When I arrived in Vegas a few days ago, if you asked someone in boxing to decide who would win this weekend’s huge fight between undisputed champions Canelo Alvarez, who has cleaned up at 168, and Jermell Charlo, who has done the same at 154, their faces would have been filled with painstaking thought as they weighed up pros and cons.

Increasingly, through fight week, there has been a hefty shift towards favouring Canelo, and just about more so than any fight I can recall.

It’s gone from perhaps leaning slightly towards Canelo, into a full swing where it has become progressively hard to find anyone picking the Texan.

Online polls are now heavily tilted towards the Mexican, Charlo is running out of supporters and I’m not exactly sure where the shift has come from, but it has been noticeable.

I suppose we need to assess why he was initially such a live dog to get to where we now are.

Canelo has not impressed in his last three fights, convincingly losing to Dmitrii Bivol, looking stale against Gennadiy Golovkin and getting into the trenches with John Ryder.

The thought was that perhaps the Mexican icon was in decline and the time is now for him to be toppled from the pound-for-pound list.

Then, of course, there are boxing’s ever (mildly) entertaining conspiracy theories, that it’s Canelo’s first fight with PBC and they want to get him knocked off and anoint one of their own fighters at boxing’s top table. 

In the ring, Charlo is fresher. He is more athletic. He is different to Ryder and you’d have to say, as a star on the peripheries of pound-for-pound lists, he’s better than Ryder, and if Alvarez toiled to beat the southpaw Gorilla, what will happen against an operator like Charlo? 

Plus, if Charlo didn’t really fancy the job, why would he leap up TWO weight classes for the fight?

As fight week has progressed, however, observers started to tumble from the bandwagon, and even those who thought he would be taxing for Canelo now think he could score a stoppage late on, and here are some of the things I have seen and heard.

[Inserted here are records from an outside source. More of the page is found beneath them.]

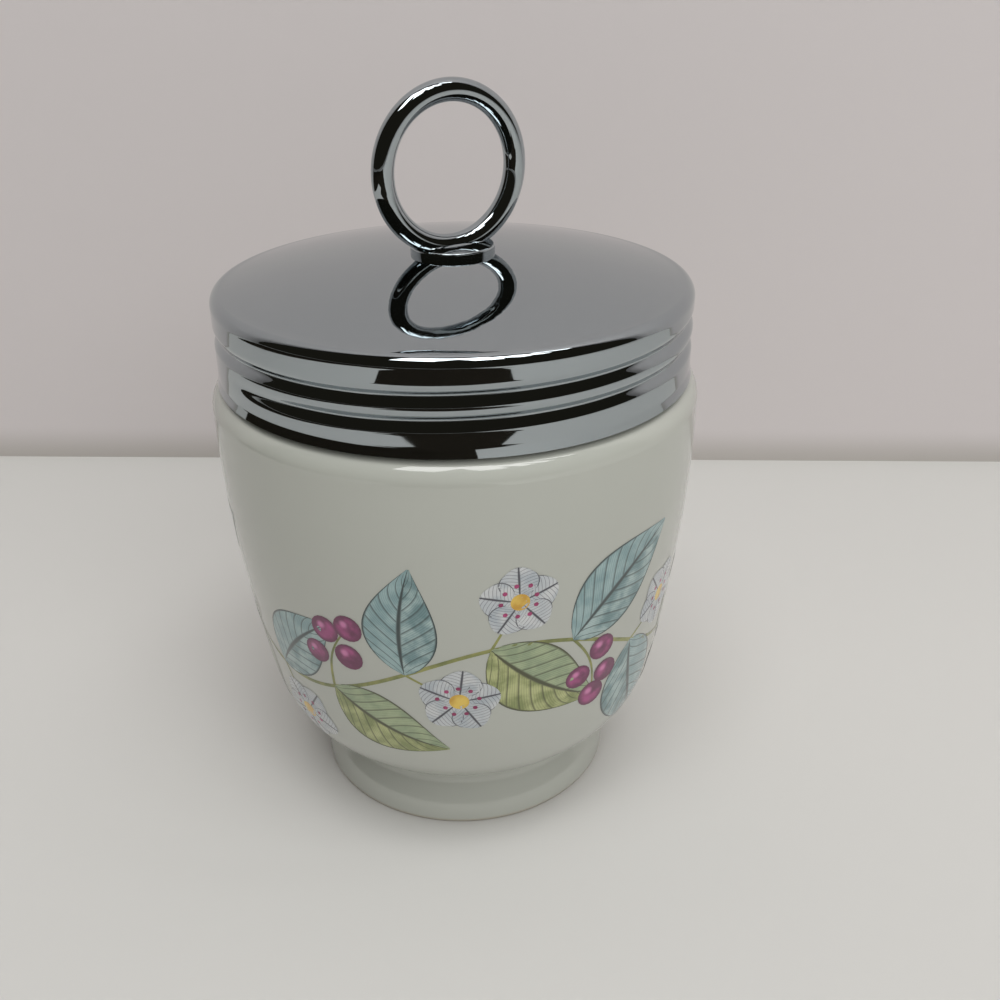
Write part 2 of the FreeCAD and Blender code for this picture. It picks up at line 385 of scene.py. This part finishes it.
def rolled_depth(angle, height):
    deepest = 0.0
    turned = (thread_start - angle) % (2 * math.pi)
    while turned <= 2 * math.pi * thread_turns:
        from_end = min(turned, 2 * math.pi * thread_turns - turned)
        middle = thread_start_height - thread_pitch * turned / (2 * math.pi)
        deepest = max(deepest, smooth_step(from_end / thread_fade) * valley(height - middle))
        turned += 2 * math.pi
    return deepest * valley_depth


for corner in lid_shape.verts:
    radius = math.hypot(corner.co.x, corner.co.y)
    if radius > lid_radius - corner_round and corner.co.z < corner_top:
        depth = rolled_depth(math.atan2(corner.co.y, corner.co.x), corner.co.z)
        if radius < lid_radius - sheet / 2:
            depth *= inside_share
        corner.co.x *= (radius - depth) / radius
        corner.co.y *= (radius - depth) / radius

bmesh.ops.recalc_face_normals(lid_shape, faces=lid_shape.faces)
lid = smooth_object(lid_shape, "lid")
lid.data.set_sharp_from_angle(angle=math.radians(50))
dress(lid, chrome)
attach(lid, "lid")
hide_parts("lid_shell")
print("lid:", len(lid.data.polygons), "faces")

# %% [markdown]
# ## The joint between ring and flange
#
# The ring is brazed to its flange. The filler metal runs along both sides of the wire and fills the two
# narrow wedges below its ends, so ring and flange flow into each other. The saddle is a skirt of ovals
# that get longer and narrower on their way up into the wire.

# %% Braze saddle
wire_radius = (ring_high.y - ring_low.y) / 2
flange_radius = flange_high.x
saddle_rise = 0.7 * MM
saddle_end_rise = 0.8 * MM
saddle_spread = 1.5 * MM
saddle_foot = 0.8 * MM
saddle_sunk = 0.35 * MM
inside_rim = 0.05 * MM
into_flange = 0.02 * MM
saddle_shape = bmesh.new()
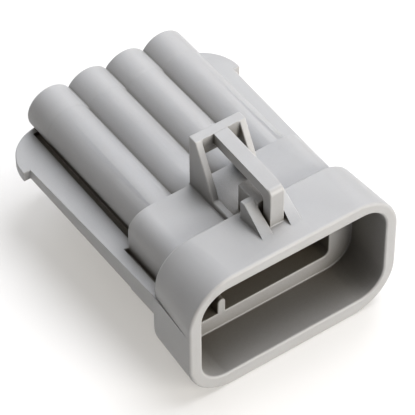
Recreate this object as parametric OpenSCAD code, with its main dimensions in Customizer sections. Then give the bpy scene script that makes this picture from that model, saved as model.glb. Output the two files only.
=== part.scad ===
// Male (shroud) half of a sealed wire-to-wire connector housing, moulded in one piece.
// Millimetres. The origin is the centre of the mating cavity's mouth: +Y runs to the wire end,
// +Z is the latch side and X is across the width. The mating half arrives along +Y.

/* [Contacts] */
// Number of wire columns
columns = 4; // [2:1:6]
// Centre distance between neighbouring wires, across and up
pitch = 6; // [5.7:0.1:6.5]
// Height of each wire axis above its blade axis
wire_rise = 1.45; // [1.3:0.05:1.6]
// Width of a terminal passage
passage_w = 2; // [1.6:0.1:2.2]
// Height of a terminal passage
passage_h = 2.6; // [2.4:0.1:2.8]
// Distance from a blade axis down to the floor of its passage
passage_floor = 0.85; // [0.6:0.05:0.85]

/* [Wire tubes] */
// Diameter of the bore that a wire seal fits
seal_bore_d = 5.2; // [4.6:0.1:5.4]
// Depth of the seal bore, with its lead-in
seal_bore_depth = 19; // [12:0.5:22]
// Wall of a wire tube
tube_wall = 0.8; // [0.6:0.05:1]
// Length of a wire tube behind the neck
tube_len = 25.5; // [22:0.5:35]
// Length of the thicker collar at a tube's end
collar_len = 4.6; // [2:0.1:8]
// How far the collar stands out from the tube
collar_step = 0.1; // [0.05:0.05:0.2]
// Width of the cone that leads a seal into its bore
bore_lead = 0.35; // [0.2:0.05:0.5]

/* [Shroud] */
// Length of the shroud, from the mating face back
shroud_len = 8.93; // [8:0.1:14]
// Depth of the mating cavity, down to its ledge
cavity_depth = 7; // [5:0.1:7.5]
// Corner radius of the mating cavity
cavity_corner_r = 4; // [2:0.1:5]
// Width of the ledge beside the terminal pocket
ledge_side = 3.7; // [3:0.1:5]
// Width of the ledge above and below the terminal pocket
ledge_top = 2.57; // [2.2:0.01:4]
// Side wall at the mouth
side_wall = 1.9; // [1.4:0.1:2.4]
// Top wall at the mouth
top_wall = 1.95; // [1.6:0.05:2.6]
// Bottom wall at the mouth
bottom_wall = 2.5; // [1.8:0.1:3]
// Outer corner radius at the mouth
mouth_corner_r = 6.8; // [6:0.1:7.5]
// How far each side flares out from the rear end to the mouth
side_flare = 0.75; // [0.3:0.05:1]
// How far the top flares out from the rear end to the mouth
top_flare = 0.55; // [0.2:0.05:0.9]
// How far the bottom flares out from the rear end to the mouth
bottom_flare = 1.1; // [0.5:0.05:1.4]
// How far the lower sides stand proud at the rear end, to meet the rails
side_band = 0.3; // [0.1:0.05:0.5]
// Rounding of the rim
rim_round = 0.45; // [0.2:0.05:0.6]
// Rounding of the shroud's rear edge
rear_round = 0.35; // [0.2:0.05:0.6]
// Width of the chamfer that leads the mating half in
cavity_lead = 0.15; // [0.1:0.05:0.6]

/* [Terminal pocket] */
// Distance from the outer blade axes to the side of the pocket
pocket_side = 1.7; // [1.4:0.1:2.2]
// Distance from a blade axis to the top or bottom of the pocket
pocket_top = 2.43; // [2:0.01:2.6]
// Depth of the pocket behind the ledge
pocket_depth = 7.5; // [5:0.1:9]
// Corner radius of the pocket
pocket_corner_r = 0.9; // [0.4:0.1:1.5]
// Width of the key rib on the pocket floor
key_w = 1.2; // [0.8:0.1:1.6]
// Height of the key rib
key_h = 2.4; // [1.5:0.1:2.6]
// Distance from the middle of the housing to the key rib
key_offset = 6.5; // [6:0.1:7]

/* [Neck] */
// Length of the neck behind the shroud
neck_len = 8.57; // [8:0.1:14]
// Distance from the outer wire axes to the side of the neck
neck_side = 4.7; // [4.4:0.05:5.2]
// Corner radius of the neck
neck_corner_r = 2.9; // [1:0.1:3.2]

/* [Side rails] */
// How far a rail reaches past the neck at its front
rail_reach = 2; // [1.5:0.1:4]
// How much wider each rail is at its hook than at its front
rail_taper = 0.75; // [0:0.05:1]
// Thickness of a rail at its rear end
rail_t = 1.25; // [1.2:0.05:1.8]
// How much thicker a rail is at its front end
rail_wedge = 2; // [0:0.1:2.5]
// How far the hook stands out from the rail
hook_out = 1.05; // [0.5:0.05:1.5]
// Radius of the rails' rear corners
rail_corner_r = 6.2; // [3:0.1:6.4]
// Distance from the tubes' rear end to the front face of the hook
hook_back = 6.6; // [6.6:0.1:9]
// Gap between the rails' rear edge and the tubes' rear end
rail_end_gap = 0.2; // [0:0.05:0.2]
// Width of the groove between a rail and the neck
groove_w = 0.6; // [0.3:0.05:0.8]
// Width of the groove between a rail and its tube
tube_groove_w = 1.1; // [0.8:0.05:1.3]
// How far the groove at a tube reaches past the tube's side
tube_groove_out = 0.25; // [0.1:0.05:0.5]
// Distance from the rails' rear edge to the end of the groove
groove_end = 1; // [0.6:0.1:2]
// Depth of the grooves
groove_d = 0.85; // [0.3:0.05:0.9]

/* [Lock ramp] */
// Width of the lock ramp
ramp_w = 6; // [5:0.1:7]
// Height of the ramp above the shroud's mouth
ramp_rise = 2.45; // [1.8:0.05:2.8]
// Distance from the mating face to the foot of the ramp
ramp_front = 2.85; // [2:0.05:3.5]
// Distance from the shroud's rear end to the catching face of the ramp
ramp_back = 0.93; // [0.5:0.05:1.2]
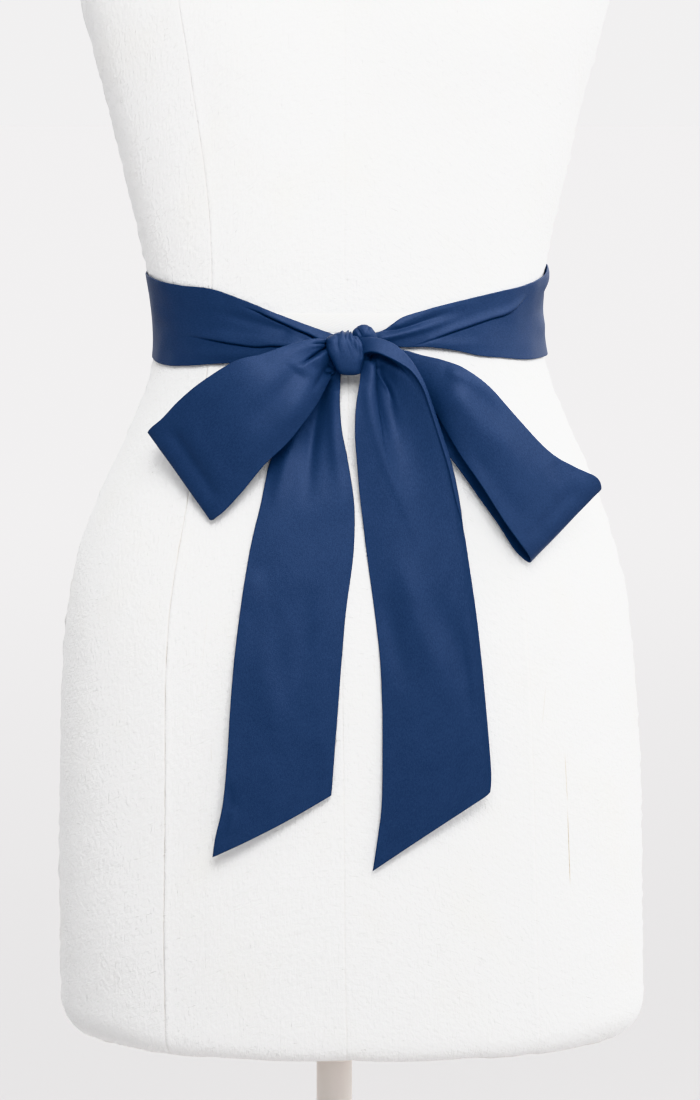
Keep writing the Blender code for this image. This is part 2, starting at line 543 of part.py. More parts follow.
def build_knot():
    """The knot, and the roll that lies against its corner: a pulled ball, cut to fit the knot."""
    add_mesh_object("sash_knot", knot_mesh("sash_knot"), paint("sash_knot_satin", NAVY, 0.45))
    cutter = bpy.data.objects.new("knot_clearance", knot_mesh("knot_clearance", CLEARANCE))
    cutter.hide_render = True
    cutter.display_type = "WIRE"
    cutters.objects.link(cutter)
    mesh = bpy.data.meshes.new("sash_knot_turn")
    shape = bmesh.new()
    bmesh.ops.create_uvsphere(shape, u_segments=TURN_SIDES, v_segments=TURN_RINGS, radius=1.0)
    for vert in shape.verts:
        offset = np.array((vert.co.x, vert.co.z, -vert.co.y)) * TURN_SIZE
        vert.co = world(np.array(TURN_CENTRE) + offset)
    shape.to_mesh(mesh)
    shape.free()
    roll = add_mesh_object("sash_knot_turn", mesh, paint("sash_knot_turn_satin", NAVY, 0.45))
    fit = roll.modifiers.new("fit", "BOOLEAN")
    fit.operation = "DIFFERENCE"
    fit.object = cutter


def build_sash():
    """Every stretch of the sash that shows."""
    cloth_wall("sash_band_left", band_grid(BAND_LEFT_ROWS, BAND_LEFT_FOLDS, along=30, across=11))
    cloth_wall("sash_band_right", band_grid(BAND_RIGHT_ROWS, BAND_RIGHT_FOLDS, along=30, across=11))
    cloth_wall("sash_band_back", band_grid(BAND_BACK_ROWS, BAND_BACK_FOLDS, along=16, across=7))
    cloth_wall("sash_loop_left", strip_grid(LOOP_LEFT_ROWS, along=49, across=7))
    cloth_wall("sash_loop_right", strip_grid(LOOP_RIGHT_ROWS, along=55, across=7))
    cloth_wall("sash_tail_left", strip_grid(TAIL_LEFT_ROWS, along=30, across=7))
    cloth_wall("sash_tail_right", corner_grid(TAIL_RIGHT_ROWS, along=31, across=10))
    cloth_wall("sash_tail_hood", strip_grid(HOOD_ROWS, along=30, across=4))
    build_knot()


for leftover in list(bpy.data.objects):
    bpy.data.objects.remove(leftover, do_unlink=True)
parts = bpy.data.collections.new("satin_sash_on_dress_form")
cutters = bpy.data.collections.new("cutters")
bpy.context.scene.collection.children.link(parts)
bpy.context.scene.collection.children.link(cutters)
build_form()
build_stand()
build_sash()
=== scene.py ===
# %% [markdown]
# # A satin sash tied in a bow, on a dress form
#
# A sash is one long strip of satin, folded double and turned to a flat tube. Round a waist it becomes a
# band, a knot, two loops and two tails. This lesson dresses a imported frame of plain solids: each solid of
# cloth is replaced by a thin shell with its folds, and the dress form under it gets a sewn linen cover
# under white paint. The frame gives the place of every piece, so everything here is made where it belongs,
# with nothing moved later.

# %% The frame
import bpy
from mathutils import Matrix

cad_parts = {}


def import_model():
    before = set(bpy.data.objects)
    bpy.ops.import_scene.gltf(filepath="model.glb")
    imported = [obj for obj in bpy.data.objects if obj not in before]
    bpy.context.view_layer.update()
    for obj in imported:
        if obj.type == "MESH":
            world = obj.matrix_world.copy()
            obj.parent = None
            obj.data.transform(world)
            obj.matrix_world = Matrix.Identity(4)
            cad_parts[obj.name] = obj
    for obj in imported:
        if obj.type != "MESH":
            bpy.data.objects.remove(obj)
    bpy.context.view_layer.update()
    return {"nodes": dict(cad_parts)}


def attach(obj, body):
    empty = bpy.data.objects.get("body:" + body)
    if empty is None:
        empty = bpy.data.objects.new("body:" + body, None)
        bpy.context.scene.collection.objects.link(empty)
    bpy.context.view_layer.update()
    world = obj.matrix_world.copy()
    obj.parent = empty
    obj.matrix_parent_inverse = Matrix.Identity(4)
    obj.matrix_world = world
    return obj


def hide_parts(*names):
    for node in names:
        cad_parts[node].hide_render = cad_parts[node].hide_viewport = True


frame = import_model()
print("frame:", len(frame["nodes"]), "solids")

# %% Tools
import math
from collections import namedtuple

import bpy
import numpy as np
from mathutils import Vector

# %% [markdown]
# ## Sizes
#
# All tables are in millimetres, as a tailor would measure: across is to the viewer's right of the form's
# middle, up is from the waist, and out is towards the viewer from the form's axis. The frame is in metres
# with +Z up and the viewer on the -Y side, so one function turns the tables' places into the frame's.

# %% Sizes and the way from the tables to the frame
MM = 0.001
WAIST_HEIGHT = 1030.0
FORM_ASIDE = 10.0           # the form's axis lies this far to the right of its pole
HEM_UP = -449.0
HEM_ROUNDING = 22.0
HEM_SQUARER = 1.2           # how much squarer than a circle the hem turns under in front and behind
SQUARENESS = 2.25           # of the form's plan: 2 would be an ellipse
BUST_RISE = 12.0
BUST_APART = 76.0
BUST_UP = 192.0
BUST_SPREAD = 56.0
BUST_TURNS = 0.5            # the bust fades out where the cosine of the turn falls below this


def world(points):
    """Tables' (across, up, out) in millimetres to the frame's (x, y, z) in metres."""
    points = np.asarray(points, float)
    across, up, out = points[..., 0], points[..., 1], points[..., 2]
    return np.stack([across + FORM_ASIDE, -out, up + WAIST_HEIGHT], -1) * MM


knot_middle = (0, -11, 107)
print("the knot's middle in the frame:", world(knot_middle).round(3))

# %% [markdown]
# ## Curves
#
# Cloth has no straight rows. Each table gives a few sections, and one smooth curve through them gives every
# row between. A cubic Hermite curve is used because it passes through the numbers that were measured and
# doesn't swing far between them. `smooth_step` is the soft switch that fades folds in and out.

# %% Curves through a table's rows
WAVES = 9
WAVE_LENGTHS = (0.7, 1.6)   # shortest and longest wave of a noise, as shares of the length asked for
USUAL_CREST = 1.5


def curve_through(knots, values, at):
    """Smooth curve through the values at the knots, read at other places along it."""
    knots = np.asarray(knots, float)
    values = np.asarray(values, float)
    at = np.asarray(at, float)
    slopes = np.gradient(values, knots, axis=0)
    low = np.clip(np.searchsorted(knots, at, side="right") - 1, 0, len(knots) - 2)
    extra = (1,) * (values.ndim - 1)
    span = (knots[low + 1] - knots[low]).reshape(at.shape + extra)
    t = ((at - knots[low]) / (knots[low + 1] - knots[low])).reshape(at.shape + extra)
    start = (1 + 2 * t) * (1 - t) ** 2 * values[low] + t * (1 - t) ** 2 * span * slopes[low]
    return start + t * t * (3 - 2 * t) * values[low + 1] + t * t * (t - 1) * span * slopes[low + 1]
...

Charlo said this week about the discord with his twin, Jermall, who showed up to the weigh in yesterday. That’s drama a fighter doesn’t need. When the boxers have come face-to-face this week, some think Charlo appears uncomfortable and that he doesn’t look as sturdy moving up in weight as they thought he would.

At the weigh in, one old head told me he thought Charlo looked twitchy, nervous and that the occasion was getting to him.

Also, despite his fine work at 154, he has never faced anyone close to someone with Canelo’s pedigree, and he’s not been on this kind of stage before, either.

Canelo has strongly made his case this week, too, and he’s been convincing when he’s told us he still loves the sport, he’s motivated to show the world – and specifically Jermell – that he is still a generational talent and star. That was interesting on Thursday, when Canelo repeated his claims over and over about how he has been quietly offended by Charlo’s insistence over the years that they fight, interpreting it that Charlo doesn’t rate him.

Physically, too, Canelo told us that the left hand he injured in camp for Caleb Plant four fights ago has been trouble-free for the first time since 2021, and that he is punching hard once more and he does not throw it with caution, apprehension or fear that it will hurt as a result.

Of course, this could just be fight talk. There were rumours from his Lake Tahoe camp that he had not been throwing the punches, that things were not going well, and maybe Canelo’s tired fight quotes that we get every week from every fighter about having “the best camp ever” are hyperbole and a bluff.

And even if his hand is just fine now, it only takes one bad shot in the wrong place and it could go again, of course.

However, the swing to Canelo has been noticeable. Charlo is running out of time and he is running out of backers.

A near-on 50-50 fight seems to have gone awry and the feeling in Las Vegas is very much that Canelo is not ready to cede his throne just yet, not to a super-welterweight and not to Jermell Charlo.